Act 3 is the final act of the story, in which there is the resolution of the main problem.

Here the protagonist faces the villain of the story for the last time.

Readers often expect the protagonist to win, because well he is the protagonist. In this act you have to go out of your way to question this certainty.

Although readers have seen the growth and changes in the protagonist, here you must remind them that he is not invincible.

Here is the climax, the final scene of the story, the moment everyone is waiting for with bated breath.

Here you have to ask yourself:

  • How will the villain inspire even more fear?
  • How will the protagonist defeat a character who seems invincible?
  • What has the protagonist realised through this journey? How has his life changed?

After the climax full of tension and fear is over, there are the last pages of the story. Here you have to give the reader a sense of closure.

Everything you promised him at the beginning must be closed and resolved here.

Every minor problem and simple sentence. The reader likes to have a sense of continuity, like in real life.

So it is important that you do not forget anything at the end of the story.

Here in theory there is a happy ending, where everyone lives happily ever after.

Tips for how to use a Three Act Structure

Why writers love to use a Three Act Structure

As I mentioned earlier in the article, writers love to use the three act structure because of the sense of order it gives both the writer and the reader.

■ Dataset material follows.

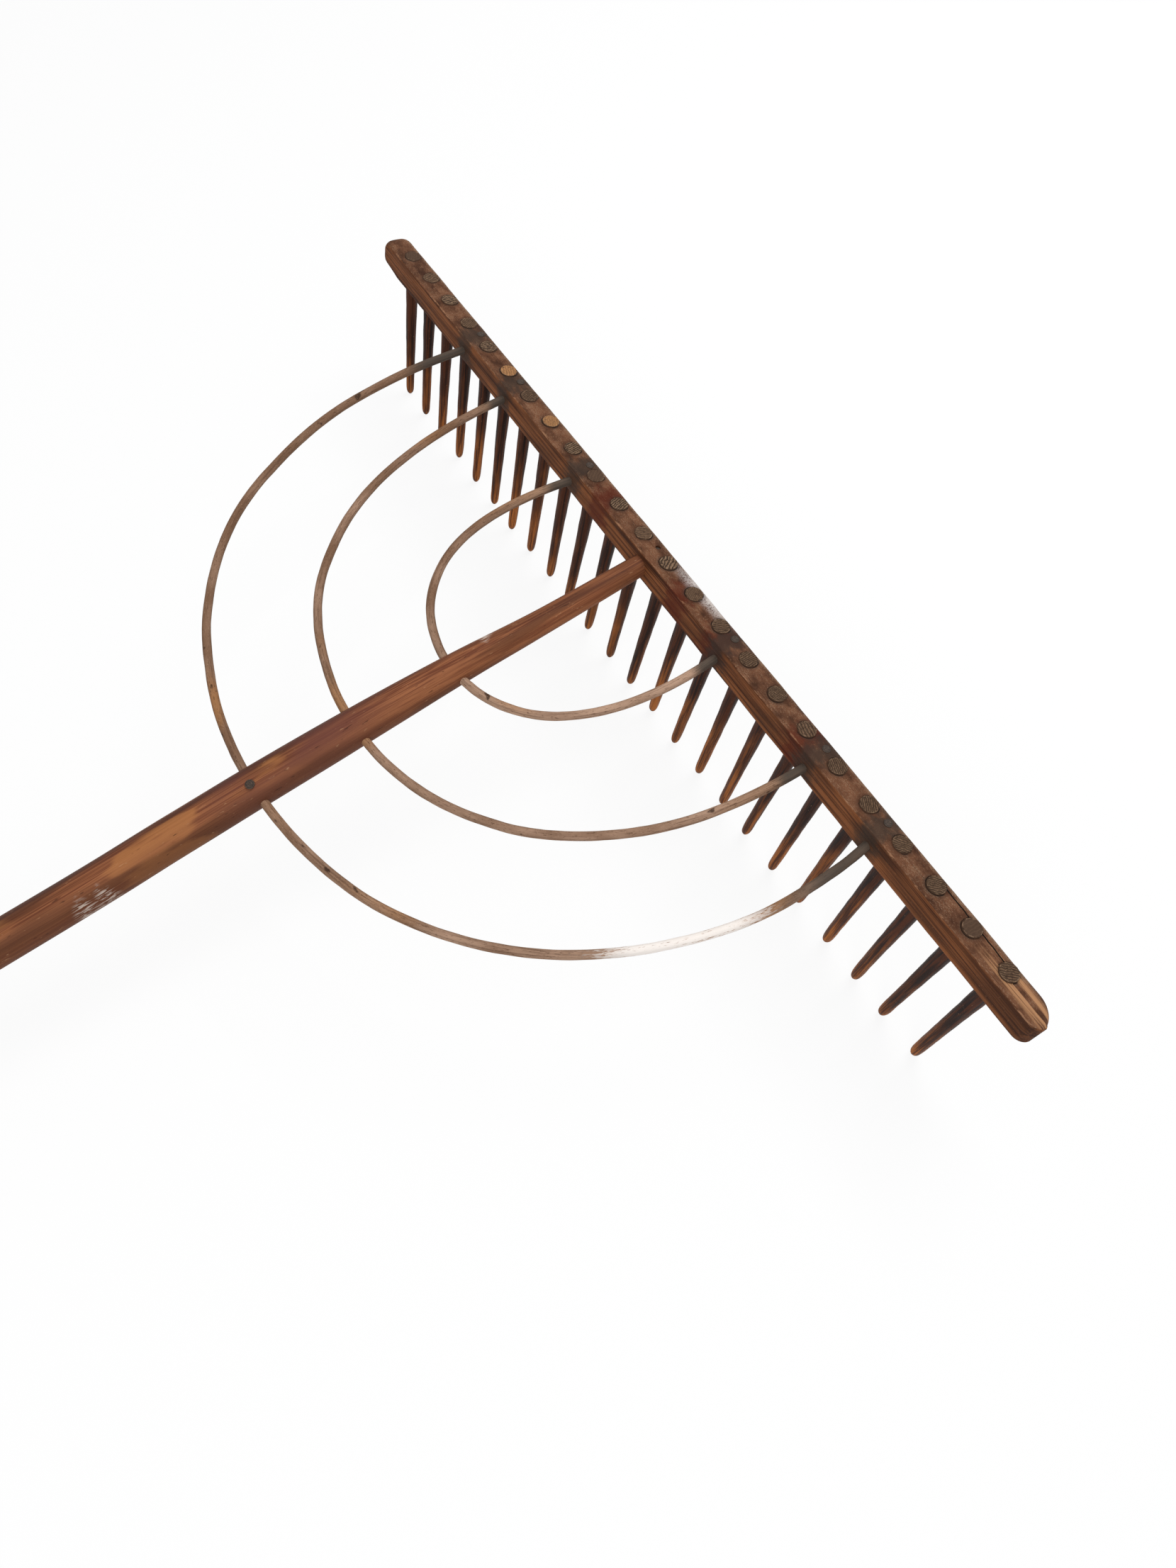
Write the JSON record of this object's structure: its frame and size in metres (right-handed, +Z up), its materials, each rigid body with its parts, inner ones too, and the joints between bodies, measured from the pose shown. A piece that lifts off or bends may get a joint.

The reader feels pampered, safe in these narrative stakes that accompany him from beginning to end.

The writer the same. The three act structure allows him to build a map that will tell him exactly how much time and pages to devote to each stage of the story.

This structure is obviously not mandatory.

You can easily write a masterpiece without even touching it.

But it must be said that it is so well integrated into the overall storytelling that even with effort it is difficult to avoid.

After all, all stories have a beginning, a middle and an end.

Even if you want to use a 4-act-structure or 7-act-structure.

Choose what you feel is most suitable for the idea you have in mind and remember to experiment, because that is how you learn.